According to a study published by the Crime & Delinquency journal, almost half of all black males are arrested in the United States by the time they are 23 years old. The study, conducted by researchers at several universities, also found that almost 40% of white males are arrested in the U.S. by the same age.
Robert Brame, a criminology professor at the University of South Carolina, led the study in which a representative sample of 7,335 people was used. Researchers found that more black and Hispanic men had been arrested as youths than white men for something other than a minor traffic violation. Furthermore, more men than women had been arrested by the time they were 23 years old.
By the time they reached 18 years old, 30% of black males and 26% of Hispanic males—compared to 22% of white males—had been arrested. By the time they reached 23 years old, those figures skyrocketed to 49% for black males, 44% for Hispanic males, and 38% for white males.
Interestingly, the study found the arrest rates among females were about the same for white, Hispanic and black women.
There are a number of negative impacts an arrest can have on a person’s life, such as difficulty in gaining employment, housing, admission to college. Moreover, an arrest record also affects civic rights and privileges such as voting or adoption and can even damage personal relationships.
“Arrest is public information. The consequences are severe and get more severe when they turn into a conviction,” Brame said. “As a society, we need to think about the consequences of arresting somebody when they’re young. I think we underestimate the baggage this creates for people when they’re making the transition from adolescent to adult.”
The figures in this study also lead to an important follow-up question: Why are so many young people being arrested?

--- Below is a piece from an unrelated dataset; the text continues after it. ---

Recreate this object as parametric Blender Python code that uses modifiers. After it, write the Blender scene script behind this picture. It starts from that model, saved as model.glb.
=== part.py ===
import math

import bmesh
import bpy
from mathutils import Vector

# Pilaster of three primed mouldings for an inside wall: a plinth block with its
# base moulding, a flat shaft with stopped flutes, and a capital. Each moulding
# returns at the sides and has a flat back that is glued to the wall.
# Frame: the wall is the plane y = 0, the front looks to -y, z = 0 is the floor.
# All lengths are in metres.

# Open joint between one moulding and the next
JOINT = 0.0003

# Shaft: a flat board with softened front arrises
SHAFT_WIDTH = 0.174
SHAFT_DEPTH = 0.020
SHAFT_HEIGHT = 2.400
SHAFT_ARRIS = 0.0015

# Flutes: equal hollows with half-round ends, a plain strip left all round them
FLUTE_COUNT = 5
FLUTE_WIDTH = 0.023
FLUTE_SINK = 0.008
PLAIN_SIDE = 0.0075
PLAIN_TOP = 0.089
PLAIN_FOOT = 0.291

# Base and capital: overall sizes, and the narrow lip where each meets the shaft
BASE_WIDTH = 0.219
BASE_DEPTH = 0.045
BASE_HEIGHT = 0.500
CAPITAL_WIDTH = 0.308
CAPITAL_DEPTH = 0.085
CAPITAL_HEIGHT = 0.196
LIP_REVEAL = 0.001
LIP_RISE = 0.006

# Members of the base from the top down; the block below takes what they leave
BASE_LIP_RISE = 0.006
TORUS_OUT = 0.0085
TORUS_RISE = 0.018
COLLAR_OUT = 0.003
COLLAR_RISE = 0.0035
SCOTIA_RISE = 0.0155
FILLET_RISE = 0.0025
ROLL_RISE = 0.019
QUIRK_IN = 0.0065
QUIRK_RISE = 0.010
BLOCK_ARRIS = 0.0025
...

According to Brame, “Higher arrest records as time goes on are partly due to the presence of police officers in schools and greater likelihood that crimes such as domestic violence are reported more than they were in the past. A school-to-prison pipeline means that with officers in schools there are more arrests in and around school property for lots of minor offenses. There is a tendency to police things in the schools that maybe would have been handled informally in the past.”